Thursday, June 15, 2006

 


The past few days have been extraordinary. Blythe came in town to test run all the equipment and get footage of Kute in Los Angeles before we depart on this unknown sumptuous journey through Ghana. It wasn't all easy. At one point a camera battery didn't charge. A nice gentleman at a gas station let us charge it there. For the next two hours we followed Kute on his regular Sunday run three miles uphill. Kute ran circles up and down the hill with Blythe and I just breaking in our running muscles. We were far behind him until he ran back to us. I was happy at certain panting breathes that we didn't have the camera backpack to run with. There were so many moments though on the Santa Monica trail that leaped forward and begged to be captured. Kute said he will be running every morning in Ghana so my aerobic capacity is going to skyrocket from this project. The battery finally charged and we set off behind, infront, all around Kute for the afternoon. I'll save details of the extraordinary insights and beauty that came through for you to see in the documentary film.



Towards the end day on Sunday we shot in downtown Los Angeles. My gacious photographer friend Noah showed up and these are some of the pictures he captured.

Tuesday, May 23, 2006

 
Current of Evolutionary Desire to Contribute

I've had several moments of being moved to tears during this project from witnessing people's generosity.
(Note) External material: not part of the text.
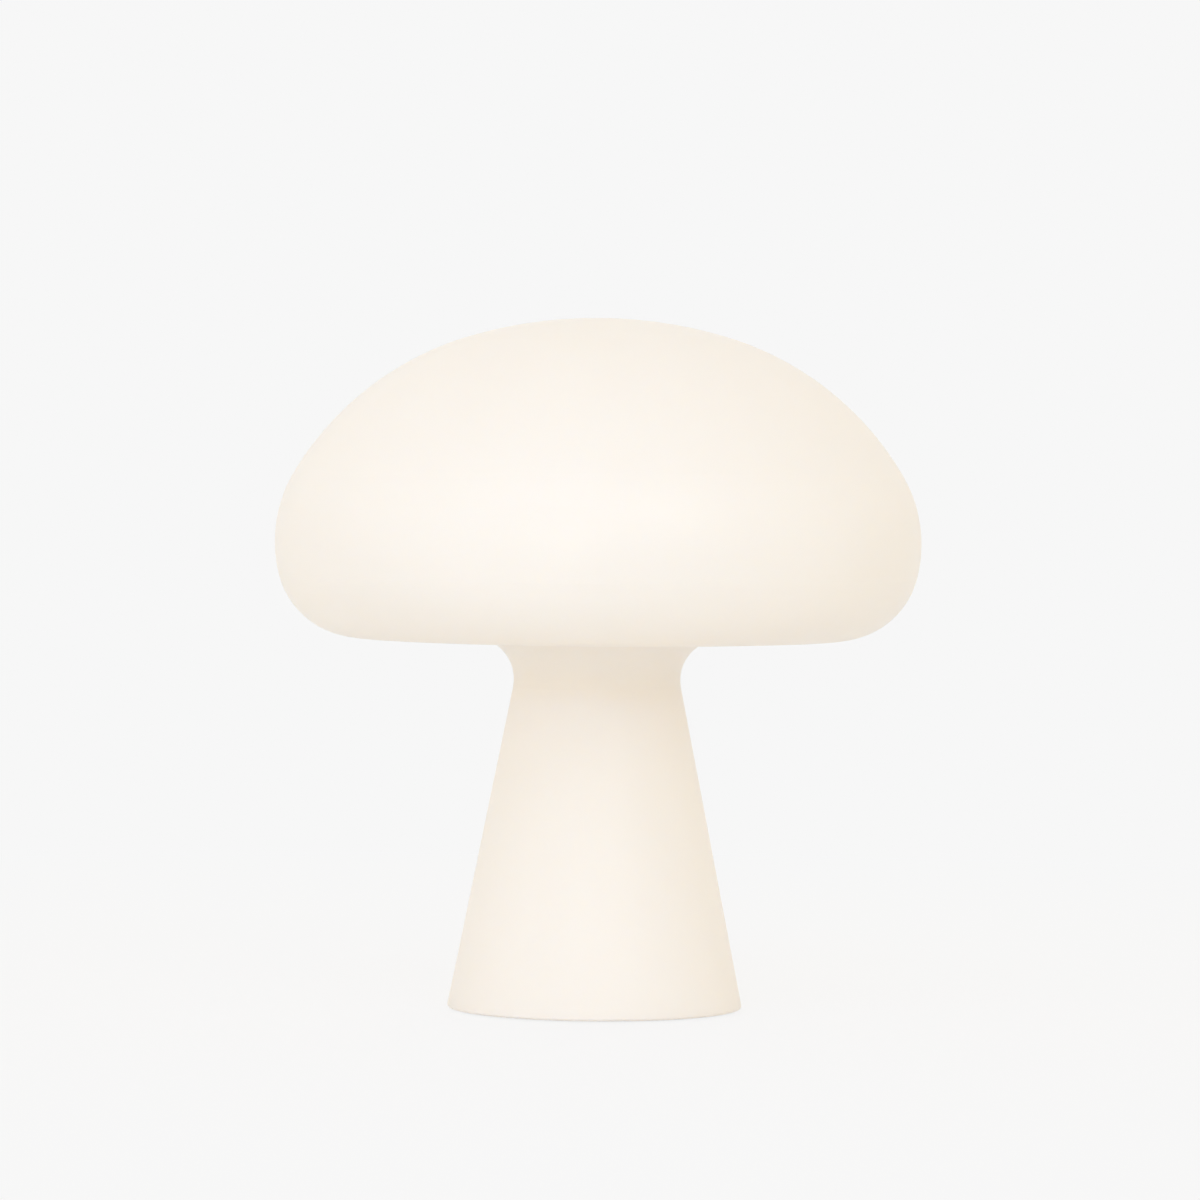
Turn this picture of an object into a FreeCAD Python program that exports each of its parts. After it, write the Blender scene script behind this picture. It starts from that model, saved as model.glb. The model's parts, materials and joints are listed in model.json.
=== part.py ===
"""Portable table lamp in the form of a mushroom: one blown opal glass body, lit from inside.

The glass is a single hollow blowing, cap and stem in one, open only at the stem's rim and at a
small port ground through the back. A light unit goes up into it from below: a moulded chassis with
two cells in a holder, a tube that carries the LED head into the cap, a board, a steel ballast ring,
and a cover with the push button. The chassis is screwed to a ring that is bonded into the glass.

Millimetres. +Z is up, the origin is the middle of the base on the table, and +Y is the back,
where the charging port is. Run it to write parts/NODE.step, one file for each sub-part.
"""

import FreeCAD
import Part

import os
from math import cos, hypot, pi, radians, sin, sqrt, tan

# ---------------------------------------------------------------- driving dimensions

# Blown glass
CAP_RADIUS = 112.5
EDGE_RADIUS = 28.6           # arc of the cap's round lower edge
SHOULDER_RADIUS = 47.6       # arc through the widest ring
SHOULDER_BELOW = 14.2        # degrees of the shoulder arc below the widest ring
SHOULDER_ABOVE = 31.0        # degrees of it above the widest ring
HAUNCH_RADIUS = 106.5
HAUNCH_TURN = 42.6           # degrees of the haunch arc, before the crown closes the dome
UNDERSIDE_HEIGHT = 128.8     # rim of the stem up to the flat underside of the cap
NECK_RADIUS = 14.4           # hollow curve where the stem runs into the cap
RIM_RADIUS = 51.5            # outside of the stem at its rim
STEM_ANGLE = 11.25           # half angle of the stem's cone, in degrees
GLASS_WALL = 3.5
RIM_ROUNDING = 0.8           # fire-polished edges of the rim
RIM_LIFT = 0.5               # rim above the table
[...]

It’s actually heartfully overwhelming at times to see how much people have dedicated of their lives, resources, and hearts (many people who are not living anymore) to a vision they may not see actualized in their lifetime. Researching grants I've gone through hundreds of organizations built by people who have a sole mission to enhance a certain spectrum of this world that they're inspired by. At this moment I just feel like a little wave in that massive current of universal human evolutionary desire to contribute beyond ourselves. I recently read a study that Altruism emits Dopamine and right now I'm it's blowing me away with gratitude.

Amber

Friday, May 19, 2006

 
My Mission Statement as a Filmmaker:

"The first thing I ask a filmmaker when I start working with them is What is your mission statement as a filmmaker?" says Morrie. He's an author of two books; consultant to conscious nonprofit oranizations.

"You've got to discover your values. Your values are the first rule of storytelling. They're the script you live your life by." Fernanda says, in the most delicious accent. She's consulted on over 100 documentaries.

In 24 hours I met Morrie Warshawski at the Independent Documentary Association panel and had a consultation with Fernanda Rossi.

Now I share with you...

The VALUE I live life by is: If you are a vehicle for Truth, Beauty, Peace; Higher Consciousness you will be awake to the truth of what is and an ecstatic aliveness.

My MISSION statement as a filmmaker is to influence the world population towards a new domain of truth, freedom, peace, tacit aliveness and higher consciousness through state of the art transformational films.

The IMPACT I plan on making is that the inner hero in people is inspired, they identify a new way to be fully self-expressed, self-responsible, free-thinking, happy and ecstaticly alive –heaven is on earth.

This is who I am as a filmmaker. This is what you can count on me for.